Practically, that means:

  • decisions produce observable results,
  • results are evaluated against expectations,
  • and evaluation changes future behavior in a timely way.

I think most teams underestimate how much learning depends on timing. If the feedback arrives after the decision has already repeated a hundred times, you may still call it insight, but it won’t function as control.

A flywheel exists only when work and learning are deliberately coupled, so outcomes create pressure to change what happens next.

When learning can be postponed, deprioritized, or ignored, the system will keep moving and the operator will lose the ability to steer it with evidence.

From activity to feedback#

In operation, most systems produce a lot of motion. Far fewer produce learning.

Early on, it’s tempting to automate first and promise yourself you’ll add the feedback later. I’ve made that trade. My read is that it usually creates a debt you end up paying under pressure, because the system scales before you can see what it’s doing.

A working flywheel starts by deciding which outcomes matter and how you will observe them, before you expand scope or autonomy. Otherwise you end up with activity you can’t interpret and decisions you can’t justify.
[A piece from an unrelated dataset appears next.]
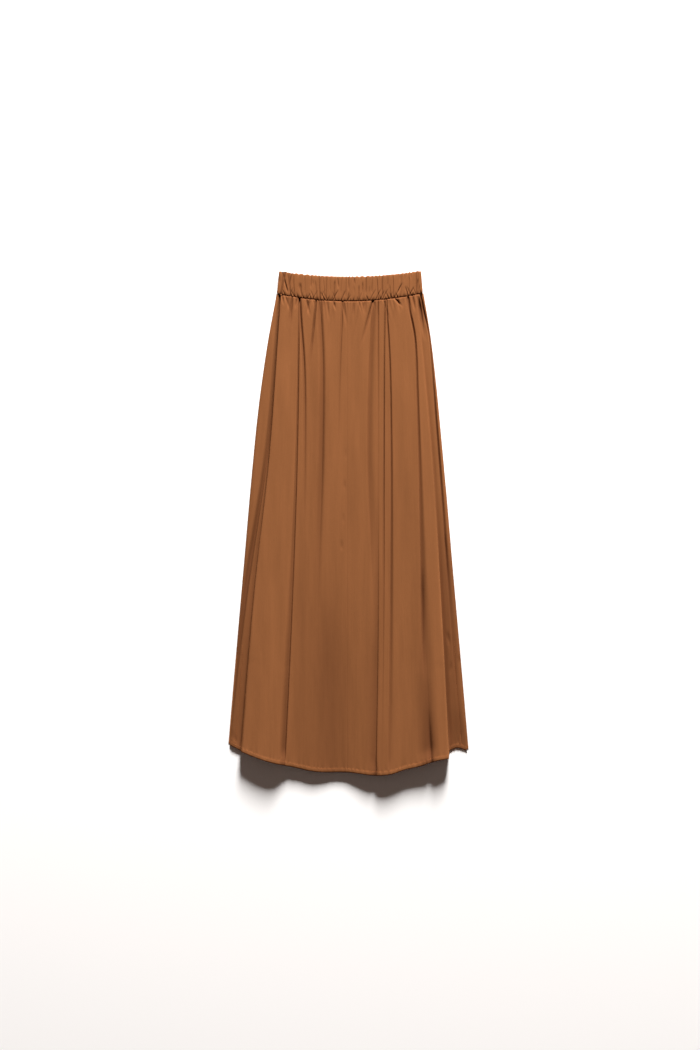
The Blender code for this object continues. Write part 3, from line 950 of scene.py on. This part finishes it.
def add_node(tree, kind, inputs=None, **settings):
    """Adds a node with its settings. A socket given as an input is linked, and anything else is set."""
    node = tree.nodes.new(kind)
    for name, value in settings.items():
        setattr(node, name, value)
    for name, value in (inputs or {}).items():
        if isinstance(value, bpy.types.NodeSocket):
            tree.links.new(value, node.inputs[name])
        else:
            node.inputs[name].default_value = value
    return node


# Sockets that share a name with others: a Mix node's two colours and its result, and a Random Value node's
# least and greatest number and its result
MIX_A, MIX_B, MIX_RESULT = 6, 7, 2
RANDOM_MIN, RANDOM_MAX, RANDOM_RESULT = 2, 3, 1


def new_material(name):
    """A material of nodes, its tree and its shader."""
    material = bpy.data.materials.new(name)
    material.use_nodes = True
    return material, material.node_tree, material.node_tree.nodes["Principled BSDF"]


def noise_on(tree, vector, scale, detail):
    """Noise with so many features to a metre across, along and up."""
    stretched = add_node(tree, "ShaderNodeMapping", {"Vector": vector, "Scale": scale})
    inputs = {"Vector": stretched.outputs[0], "Scale": 1.0, "Detail": detail}
    return add_node(tree, "ShaderNodeTexNoise", inputs).outputs[0]


def around_one(tree, noise, swing):
    """A factor that varies about 1 by this much."""
    inputs = {"Value": noise, "From Min": 0.3, "From Max": 0.7, "To Min": 1 - swing, "To Max": 1 + swing}
    return add_node(tree, "ShaderNodeMapRange", inputs).outputs[0]


def multiplied(tree, first, second):
    return add_node(tree, "ShaderNodeMath", {0: first, 1: second}, operation="MULTIPLY").outputs[0]


def mixed(tree, factor, first, second, **settings):
    """Two colours mixed by a factor."""
    inputs = {"Factor": factor, MIX_A: (*first, 1), MIX_B: (*second, 1)}
    mix = add_node(tree, "ShaderNodeMix", inputs, data_type="RGBA", **settings)
    return mix.outputs[MIX_RESULT]


def bump(tree, height, strength, distance, **under):
    """Normals of a relief, over another bump's where one is given."""
    inputs = {"Height": height, "Strength": strength, "Distance": distance, **under}
    return add_node(tree, "ShaderNodeBump", inputs).outputs[0]


# Features to a metre of the dye's fine streaks, of the cloth's uneven tone and of its crumples
STREAKS = (900, 9, 1)
CLOUDS = (60, 5, 1)
CRUMPLES = (90, 16, 20)
THREAD_PITCH = 0.8 * MM
WAVE_PERIOD = 2 * math.pi / 20


def cotton_poplin():
    """Cotton poplin, plain woven and piece dyed: matt, with a faint warp streak and no visible nap.

    Real poplin is so fine and dull that it has no gloss, also at a glancing angle, only a faint fuzz that
    lightens its edges. So the specular level is 0 and a little sheen stands in. The real threads are about
    0.25 mm apart. They are drawn 0.8 mm apart, so that a close view shows them.
    """
    made = bpy.data.materials.get("cotton_poplin")
    if made:
        return made
    colours = bpy.context.scene.skirt_colours
    material, tree, shader = new_material("cotton_poplin")
    uv = add_node(tree, "ShaderNodeUVMap", uv_map="cloth").outputs["UV"]
    place = add_node(tree, "ShaderNodeTexCoord").outputs["Object"]

    streaks = around_one(tree, noise_on(tree, uv, STREAKS, 3.0), 0.03)
    clouds = around_one(tree, noise_on(tree, place, CLOUDS, 2.0), 0.055)
    # Painted shade and highlight: the fold_shade attribute mixes the darker fold colour into the base
    # colour, and values below zero lighten it
    shade = add_node(tree, "ShaderNodeAttribute", attribute_name="fold_shade").outputs["Fac"]
    painted_shade_and_highlight = mixed(tree, shade, colours.cloth, colours.fold, clamp_factor=False)
    inputs = {0: painted_shade_and_highlight, "Scale": multiplied(tree, streaks, clouds)}
    tone = add_node(tree, "ShaderNodeVectorMath", inputs, operation="SCALE")
    tree.links.new(tone.outputs[0], shader.inputs["Base Color"])

    scale = WAVE_PERIOD / THREAD_PITCH
    warp, weft = (
        add_node(tree, "ShaderNodeTexWave", {"Vector": uv, "Scale": scale}, bands_direction=way)
        for way in ("X", "Y")
    )
    weave = multiplied(tree, warp.outputs["Fac"], weft.outputs["Fac"])
    crumpled = bump(tree, noise_on(tree, place, CRUMPLES, 4.0), 0.5, 1.0 * MM)
    woven = bump(tree, weave, 0.35, 0.08 * MM, Normal=crumpled)
    tree.links.new(woven, shader.inputs["Normal"])
    shader.inputs["Roughness"].default_value = 0.85
    shader.inputs["Specular IOR Level"].default_value = 0.0
    shader.inputs["Sheen Weight"].default_value = 0.1
    shader.inputs["Sheen Roughness"].default_value = 0.5
    shader.inputs["Sheen Tint"].default_value = (*linear("#c98a5c"), 1)
    return material


def cotton_thread():
    """Spun cotton sewing thread: matt, twisted, a little brighter than the cloth."""
    made = bpy.data.materials.get("cotton_thread")
    if made:
        return made
    thread = bpy.context.scene.skirt_colours.thread
    material, tree, shader = new_material("cotton_thread")
    place = add_node(tree, "ShaderNodeTexCoord").outputs["Object"]
    twist = add_node(tree, "ShaderNodeTexNoise", {"Vector": place, "Scale": 900.0}).outputs[0]
    tones = ([c * tone for c in thread] for tone in (0.8, 1.2))
    tree.links.new(mixed(tree, twist, *tones), shader.inputs["Base Color"])
    tree.links.new(bump(tree, twist, 0.4, 0.1 * MM), shader.inputs["Normal"])
    shader.inputs["Roughness"].default_value = 0.8
    shader.inputs["Specular IOR Level"].default_value = 0.1
    return material


# Topstitching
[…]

In practice, that usually means:

  • defining success and failure in operational terms that someone can recognize under pressure,
  • capturing signals at the moment decisions are made, not after the fact,
  • reviewing outcomes on a cadence that is fast enough to influence behavior.

When this coupling is weak, the system repeats actions without learning their effects. It stays busy, and the operator loses leverage.

The stages of a working flywheel#

When you watch flywheels in live systems, they usually collapse into the same four moves. The names vary, the tooling varies, but the loop is recognizable once you’ve had to operate one under load.

Most of the flywheels I’ve seen succeed were simple enough that the team could run them consistently, even when things got busy. My bias is that complexity tends to show up early as “coverage” and later as a loop that no one has time to turn.

  1. Action: the system makes or supports a decision that has real consequences.
  2. Observation: outcomes are recorded with enough context to be interpretable.
  3. Evaluation: results are compared against expectations, thresholds, or goals.
  4. Adjustment: behavior, scope, or constraints are updated based on what was learned.

Every stage matters. Gaps anywhere in the loop slow learning or stop it entirely.

Well-functioning flywheels tend to trade completeness for clarity. When teams try to capture every signal or optimize every edge case early, the loop gets heavy, and the operator loses the ability to move it with routine decisions.

Human judgment in the loop#

In live systems, the flywheel works best when human judgment is applied at the points where interpretation changes the outcome.

My bias is that “human in the loop” fails when it becomes a vague comfort phrase. What matters is whether the operator has clear moments to exercise judgment, and clear authority to change the system when the evidence shifts.

In practice, human involvement usually concentrates around:

  • reviewing edge cases that resist automation,
  • recalibrating goals and thresholds as conditions change,
  • deciding when to expand, constrain, or pause autonomy.

When human judgment is placed this way, it scales. When it’s spread thin across everything, it becomes performative and the system learns the wrong lessons.

Flywheels and risk#

In operation, a flywheel amplifies whatever behavior you feed into it. Improvements compound, and so do mistakes.

My bias is that teams tend to notice the upside first. They feel the system getting faster or more capable, and they assume the learning loop is “working.” At scale, the first real signal is often the opposite: small errors propagate farther and faster than anyone expected.

Effective flywheels include risk controls that are part of the loop:

  • negative outcomes are surfaced clearly and early,
  • blast radius is limited by design,
  • and the system can slow down, narrow scope, or stop when signals degrade.

When learning arrives after impact has already spread, it stops functioning as control. A flywheel that can’t interrupt itself will keep compounding the wrong behavior.

Operator takeaways#

If you’re responsible for an operational flywheel, you should be able to answer these without hand-waving:

  • What decision does this system make or influence?
  • What outcome tells us whether that decision helped?
  • How quickly do we see that signal?
  • Who reviews the signal and has authority to act on it?
  • What changes when the signal shifts?

When these answers are concrete, the flywheel turns and learning stays timely. When they’re vague, the system keeps moving and risk accumulates faster than the operator can correct for.

What a healthy flywheel feels like#

A healthy operational flywheel rarely feels dramatic. It feels steady.

Improvements come in small increments. Adjustments are frequent and visible. Surprises get investigated with the same calm you’d use for any other production signal, because the team expects reality to correct them and has a way to respond.

Over time, the system becomes easier to trust because its behavior stays legible and the learning loop keeps turning.

When the flywheel is working, operators spend less time litigating why something happened and more time deciding what changes next.